▶ [DATA SECTION]
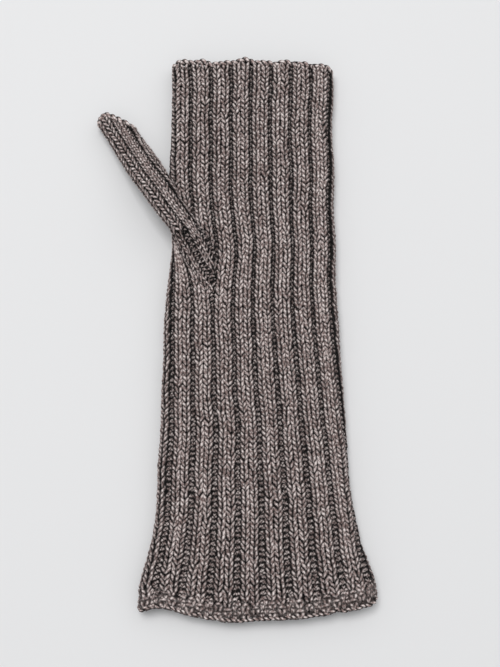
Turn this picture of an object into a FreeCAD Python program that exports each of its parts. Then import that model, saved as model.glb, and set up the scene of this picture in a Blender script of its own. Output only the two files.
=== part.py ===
import FreeCAD, Part
import math
import os

# A fingerless glove: one seamless knitted tube with a full thumb sleeve, lying flat.
# Frame: +Z up, +Y from the cuff to the finger end, the thumb towards -X.
# The origin is under the middle of the whole glove, on the surface it lies on.
# All lengths are in millimetres and all angles in degrees.

Vector = FreeCAD.Vector
UP = Vector(0, 0, 1)
ACROSS = Vector(1, 0, 0)

# ---- the flattened tube of the hand and forearm ----
HALF_LENGTH = 145.0         # the glove is 290 long from the cuff edge to the finger end
LAYERS_HIGH = 11.0          # height of the two layers and the slack space between them
WALL = 3.1                  # thickness of one layer of the ribbed fabric
PRESSED_FLAT = 0.1          # the outer loops on the underside are flattened by this much

CENTRE_LINE_X = 11.45       # the tube's middle, to the right of the origin because of the thumb
CUFF_SKEW = 2.6             # how far the flared cuff drifts to the right of that middle

# Each station along the tube: its place along Y, its flat width, and its share of the skew.
TUBE_STATIONS = [
    (-145.0, 115.4, 1.00),
    (-136.0, 114.4, 1.00),
    (-125.0, 108.6, 0.97),
    (-110.0, 101.4, 0.80),
    (-85.0, 95.4, 0.42),
    (-45.0, 91.4, 0.10),
    (0.0, 88.0, 0.00),
    (38.0, 84.6, 0.00),
    (75.0, 86.2, 0.00),
    (110.0, 85.2, 0.00),
    (145.0, 86.6, 0.00),
]

# ---- where the knitted sections meet ----
CAST_ON_TOP_Y = -138.0      # the cast-on band is 7 high
CUFF_TOP_Y = -88.0          # the flare ends here
GUSSET_START_Y = -12.0      # the first increase of the thumb gusset
BIND_OFF_BASE_Y = 140.6     # the finger end's bound-off chain starts here

# ---- the wrist, where the tube bends about a line across it ----
WRIST_Y = -34.0
WRIST_KNUCKLE_R = 7.5       # the forearm section ends in a round nose of this radius
JOINT_GAP = 0.4             # clearance between the sections on the two sides of a bend

# ---- the thumb ----
THUMB_BASE = Vector(-13.75, 41.0, 0)   # plan position of the thumb's root on the front layer
THUMB_LEAN = 35.0           # the sleeve leans this far from +Y towards -X
THUMB_WIDTH = 16.2          # flat width of the sleeve
THUMB_HIGH = 10.0           # height of its two layers
THUMB_WALL = 2.6
RIM_WALL = 2.2             # the bound-off rim is a little thinner
THUMB_ROOT_Z = 16.8         # middle height of the sleeve where it lies on the front layer
THUMB_FLOOR_Z = 5.0         # middle height where it lies on the ground beside the hand

SWING_NOSE_R = 9.5          # the gusset ends in a round nose of this radius about the swing axis
LIFT_S = 17.0               # the lift axis crosses the sleeve this far from the root
LIFT_NOSE_R = 6.8           # radius of the round nose about the lift axis
SLEEVE_END_S = 79.0         # the bound-off rim starts here
TIP_S = 89.6                # the open end of the thumb
TIP_WIDTH = 13.2            # the rim draws the end in
TIP_SHIFT = -2.0            # and leans it to the outer side

# The sleeve lies on the hand as far as the first place and on the ground from the second.
DROP_START_S = 31.0
DROP_END_S = 75.0
SLEEVE_STEPS = 20           # straight pieces that the sleeve's curve is made of

# ---- the gusset, a hood that grows out of the front layer towards the thumb's root ----
# Each station: plan position, lean, outer width, outer height and middle height.
GUSSET_STATIONS = [
    (Vector(-7.65, GUSSET_START_Y, 0), 0.0, 5.0, 3.0, 10.6),
    (Vector(-8.25, 6.0, 0), 3.0, 11.0, 7.4, 10.8),
    (Vector(-10.15, 24.0, 0), 12.0, 15.6, 9.6, 13.9),
    (THUMB_BASE, 26.0, THUMB_WIDTH + 0.6, THUMB_HIGH, THUMB_ROOT_Z),
]
GUSSET_NOSE_S = 12.0        # the hood's last station, past the round nose
ENTRY_CENTRE = Vector(-10.95, 27.0, 0)   # the slit through which the thumb leaves the hand
ENTRY_LONG = 26.0
ENTRY_WIDE = 10.6
ENTRY_LEAN = 12.0


def leaned(angle):
    """The plan directions along and across something that leans from +Y towards -X."""
    turn = math.radians(angle)
    along = Vector(-math.sin(turn), math.cos(turn), 0)
    return along, Vector(math.cos(turn), math.sin(turn), 0)


def flat_oval(centre, across, width, height):
    """A closed wire: a rectangle with round sides, standing upright on the line across."""
    r = height / 2
    half = across * (width / 2 - r)
    lift = UP * r
    top_left = centre - half + lift
    top_right = centre + half + lift
    low_right = centre + half - lift
    low_left = centre - half - lift
    right = centre + across * (width / 2)
    left = centre - across * (width / 2)
    return Part.Wire([
        Part.LineSegment(top_left, top_right).toShape(),
        Part.Arc(top_right, right, low_right).toShape(),
        Part.LineSegment(low_right, low_left).toShape(),
        Part.Arc(low_left, left, top_left).toShape(),
    ])


def hollow_loft(sections, wall, ruled=False):
    """A fabric tube through sections of (centre, across, width, height), open at both ends."""
    outer = Part.makeLoft([flat_oval(*s) for s in sections], True, ruled)
    shrunk = [(c, a, w - 2 * wall, h - 2 * wall) for c, a, w, h in sections]
    inner = Part.makeLoft([flat_oval(*s) for s in shrunk], True, ruled)
    return outer.cut(inner)


def slab(low_y, high_y):
    """All of space near the glove between two places along Y."""
    return Part.makeBox(300, high_y - low_y, 80, Vector(-150, low_y, -20))


def cross_cylinder(centre, direction, radius):
    """A long cylinder through centre along direction."""
    return Part.makeCylinder(radius, 200, centre - direction * 100, direction)


def body_tube():
    """The whole flattened tube from the cuff edge to the finger end, flat where it lies."""
    sections = []
    height = LAYERS_HIGH + PRESSED_FLAT
    for y, width, skew in TUBE_STATIONS:
        centre = Vector(CENTRE_LINE_X + CUFF_SKEW * skew, y, LAYERS_HIGH - height / 2)
        sections.append((centre, ACROSS, width, height))
    ground = Part.makeBox(300, 400, 20, Vector(-150, -200, -20))
    return hollow_loft(sections, WALL).cut(ground)


def entry_slit():
    """The upright oval through the front layer and the gusset's floor."""
    along, across = leaned(ENTRY_LEAN)
    r = ENTRY_WIDE / 2
    reach = along * (ENTRY_LONG / 2 - r)
    side = across * r
    base = ENTRY_CENTRE + UP * (LAYERS_HIGH - WALL - 0.5)
    tip = along * (ENTRY_LONG / 2)
    outline = Part.Wire([
        Part.LineSegment(base - reach - side, base + reach - side).toShape(),
        Part.Arc(base + reach - side, base + tip, base + reach + side).toShape(),
        Part.LineSegment(base + reach + side, base - reach + side).toShape(),
        Part.Arc(base - reach + side, base - tip, base - reach - side).toShape(),
    ])
    return Part.Face(outline).extrude(UP * (THUMB_ROOT_Z - base.z))


def sleeve_middle(s):
    """Middle height of the sleeve: level on the hand, an easy slope, level on the ground."""
    share = min(1, max(0, (s - DROP_START_S) / (DROP_END_S - DROP_START_S)))
    eased = share * share * (3 - 2 * share)
    return THUMB_ROOT_Z + (THUMB_FLOOR_Z - THUMB_ROOT_Z) * eased


def thumb_section(s, middle_z, width=THUMB_WIDTH, height=THUMB_HIGH, shift=0.0):
    """One section across the sleeve, s along it from the root."""
    along, across = leaned(THUMB_LEAN)
    centre = THUMB_BASE + along * s + across * shift + UP * middle_z
    return centre, across, width, height


def ahead_of_swing(radius):
    """Space on the thumb's side of the swing axis and outside a cylinder about it."""
    along, across = leaned(THUMB_LEAN)
    behind = Part.makeBox(120, 60, 60, Vector(-60, -60, -20))
    behind.rotate(Vector(0, 0, 0), UP, THUMB_LEAN)
    behind.translate(THUMB_BASE)
    upright = Part.makeCylinder(radius, 60, THUMB_BASE - UP * 20, UP)
    return behind.fuse(upright)


def before_lift(radius):
    """Space on the root's side of the lift axis, with a cylinder about that axis."""
    along, across = leaned(THUMB_LEAN)
    axis_point = THUMB_BASE + along * LIFT_S + UP * THUMB_ROOT_Z
    box = Part.makeBox(120, 60, 80, Vector(-60, -60, -40))
    box.rotate(Vector(0, 0, 0), UP, THUMB_LEAN)
    box.translate(axis_point)
    return box.fuse(cross_cylinder(axis_point, across, radius))


def thumb_gusset(slit):
    """The hood over the slit, standing on the front layer and ending in a round nose."""
    sections = []
    for centre, lean, width, height, middle_z in GUSSET_STATIONS:
        sections.append((centre + UP * middle_z, leaned(lean)[1], width, height))
    sections.append(thumb_section(GUSSET_NOSE_S, THUMB_ROOT_Z))
    outer = Part.makeLoft([flat_oval(*s) for s in sections], True)
    roomy = [(c, a, w - 2 * THUMB_WALL, h - 2 * THUMB_WALL) for c, a, w, h in sections[2:]]
    inner = Part.makeLoft([flat_oval(*s) for s in roomy], True)
    under = Part.makeBox(200, 200, LAYERS_HIGH + 20, Vector(-100, -100, -20))
    hood = outer.cut(inner).cut(under).cut(slit)
    return hood.common(ahead_of_swing(SWING_NOSE_R))


def thumb_tube():
    """The sleeve from inside the gusset's nose to the start of the rim."""
    places = [SLEEVE_END_S * step / SLEEVE_STEPS for step in range(SLEEVE_STEPS + 1)]
    return hollow_loft([thumb_section(s, sleeve_middle(s)) for s in places], THUMB_WALL, True)


def thumb_rim():
    """The bound-off rim, drawn in towards the outer side."""
    height = THUMB_HIGH - 0.4
    return hollow_loft([
        thumb_section(SLEEVE_END_S, THUMB_FLOOR_Z),
        thumb_section(SLEEVE_END_S + 6, THUMB_FLOOR_Z, THUMB_WIDTH - 1.4, THUMB_HIGH, -0.6),
        thumb_section(TIP_S, THUMB_FLOOR_Z - 0.2, TIP_WIDTH, height, TIP_SHIFT),
    ], RIM_WALL)


def save(name, shape):
    shape = shape.removeSplitter()
    print(f"{name}: {len(shape.Solids)} solid, {shape.Volume / 1000:.2f} cm3, valid {shape.isValid()}")
    shape.exportStep(f"parts/{name}.step")


def main():
    os.makedirs("parts", exist_ok=True)
    tube = body_tube()
    slit = entry_slit()
    wrist = Vector(CENTRE_LINE_X, WRIST_Y, LAYERS_HIGH / 2)
    below_wrist = slab(-200, WRIST_Y)
    forearm_side = below_wrist.fuse(cross_cylinder(wrist, ACROSS, WRIST_KNUCKLE_R))
    cleared_side = below_wrist.fuse(cross_cylinder(wrist, ACROSS, WRIST_KNUCKLE_R + JOINT_GAP))
    hand = tube.cut(cleared_side)

    save("cast_on_edge", tube.common(slab(-HALF_LENGTH - 1, CAST_ON_TOP_Y)))
    save("cuff_rib", tube.common(slab(CAST_ON_TOP_Y, CUFF_TOP_Y)))
    save("forearm_rib", tube.common(forearm_side).common(slab(CUFF_TOP_Y, 0)))
    save("wrist_rib", hand.common(slab(-60, GUSSET_START_Y)))
    save("hand_rib", hand.common(slab(GUSSET_START_Y, BIND_OFF_BASE_Y)).cut(slit))
    save("finger_end_bind_off", hand.common(slab(BIND_OFF_BASE_Y, HALF_LENGTH + 1)))

    sleeve = thumb_tube().cut(ahead_of_swing(SWING_NOSE_R + JOINT_GAP))
    save("thumb_gusset", thumb_gusset(slit))
    save("thumb_base", sleeve.common(before_lift(LIFT_NOSE_R)))
    save("thumb_sleeve", sleeve.cut(before_lift(LIFT_NOSE_R + JOINT_GAP)))
    save("thumb_bind_off", thumb_rim())


main()
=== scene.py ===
import math

import bpy
import numpy as np
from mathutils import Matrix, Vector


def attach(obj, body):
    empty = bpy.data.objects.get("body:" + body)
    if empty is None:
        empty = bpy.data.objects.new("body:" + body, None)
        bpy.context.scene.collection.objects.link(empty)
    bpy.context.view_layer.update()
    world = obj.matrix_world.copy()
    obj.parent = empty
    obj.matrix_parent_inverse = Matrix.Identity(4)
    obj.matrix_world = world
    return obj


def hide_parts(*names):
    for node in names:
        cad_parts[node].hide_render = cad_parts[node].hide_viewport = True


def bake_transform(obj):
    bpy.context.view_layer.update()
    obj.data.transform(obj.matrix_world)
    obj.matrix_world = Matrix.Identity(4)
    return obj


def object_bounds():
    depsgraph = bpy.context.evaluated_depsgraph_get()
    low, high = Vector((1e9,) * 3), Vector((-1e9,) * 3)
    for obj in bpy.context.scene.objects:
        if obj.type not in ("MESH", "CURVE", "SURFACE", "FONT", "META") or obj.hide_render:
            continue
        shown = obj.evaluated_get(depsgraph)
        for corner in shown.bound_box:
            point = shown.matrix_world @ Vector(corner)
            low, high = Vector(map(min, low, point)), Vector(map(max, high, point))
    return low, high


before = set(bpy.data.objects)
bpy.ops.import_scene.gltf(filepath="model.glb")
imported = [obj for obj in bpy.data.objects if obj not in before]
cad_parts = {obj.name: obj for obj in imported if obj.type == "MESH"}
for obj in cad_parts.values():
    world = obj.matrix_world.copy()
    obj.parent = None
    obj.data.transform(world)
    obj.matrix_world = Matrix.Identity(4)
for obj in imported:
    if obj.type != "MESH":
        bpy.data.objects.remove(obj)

# A ribbed fingerless glove, modelled stitch by stitch: each piece of the knitting is one yarn that
# winds up the glove and follows its loops over the fabric's surface. Lengths in the tables are in
# millimetres and become metres where a mesh is made. The glove lies in the CAD frame: +Y to the
# finger end, +Z out of the front layer, and the thumb towards -X.

CAD_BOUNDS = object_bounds()
MM = 0.001
RANDOM = np.random.default_rng(7)

# ---- the fabric ----
ROUND_HIGH = 2.6            # height of one round of stitches
RIBS = 18                   # 2x2 ribs round the hand
STITCHES = 4 * RIBS
STEPS = 12                  # points along the yarn in one stitch
SIDES = 6                   # sides of the yarn's tube
FULL_STITCH = 3.0           # a stitch narrower than this has thinner, squeezed yarn
FOLD_CALM = 0.6             # on a fold of the tube the ribs stand out less by this share

# ---- the tube of hand and forearm ----
CUFF_Y = -145.0
LOW_Z, HIGH_Z = 2.35, 8.75  # middle of the back layer and of the front layer
SIDE_INSET = 1.5            # from the outline in to the middle of the fabric
# The outline: the place along Y, and the left or right edge there.
LEFT_EDGE = [
    (-145, -43.9), (-134, -43.1), (-127, -41.0), (-120, -38.7), (-108, -36.6), (-90, -35.3),
    (-60, -34.0), (-25, -33.6), (0, -33.0), (18, -31.9), (30, -29.9), (38.5, -28.3),
    (47, -29.6), (57, -31.0), (72, -32.0), (95, -31.5), (125, -31.2), (139, -31.8), (145, -31.0),
]
RIGHT_EDGE = [
    (-145, 71.9), (-139, 71.4), (-128, 68.0), (-117, 64.4), (-99, 61.2), (-80, 59.3),
    (-50, 57.8), (-25, 56.5), (0, 55.1), (20, 54.4), (60, 54.2), (85, 54.4), (115, 53.9),
    (137, 55.4), (145, 55.0),
]
# The share of a rib that its two knit stitches take, along Y.
KNIT_SHARE = [(-145, 0.71), (-100, 0.73), (-30, 0.78), (20, 0.82), (145, 0.83)]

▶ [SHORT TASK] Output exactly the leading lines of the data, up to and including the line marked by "ACROSS = Vector(1, 0, 0)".

▶ [WRITTEN SOLUTION]
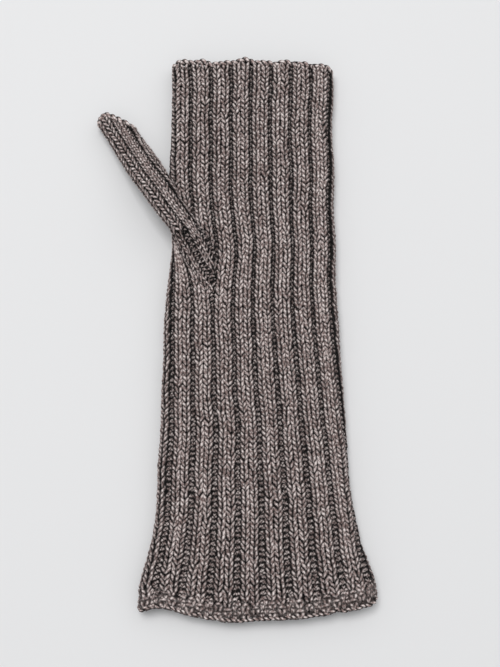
Turn this picture of an object into a FreeCAD Python program that exports each of its parts. Then import that model, saved as model.glb, and set up the scene of this picture in a Blender script of its own. Output only the two files.
=== part.py ===
import FreeCAD, Part
import math
import os

# A fingerless glove: one seamless knitted tube with a full thumb sleeve, lying flat.
# Frame: +Z up, +Y from the cuff to the finger end, the thumb towards -X.
# The origin is under the middle of the whole glove, on the surface it lies on.
# All lengths are in millimetres and all angles in degrees.

Vector = FreeCAD.Vector
UP = Vector(0, 0, 1)
ACROSS = Vector(1, 0, 0)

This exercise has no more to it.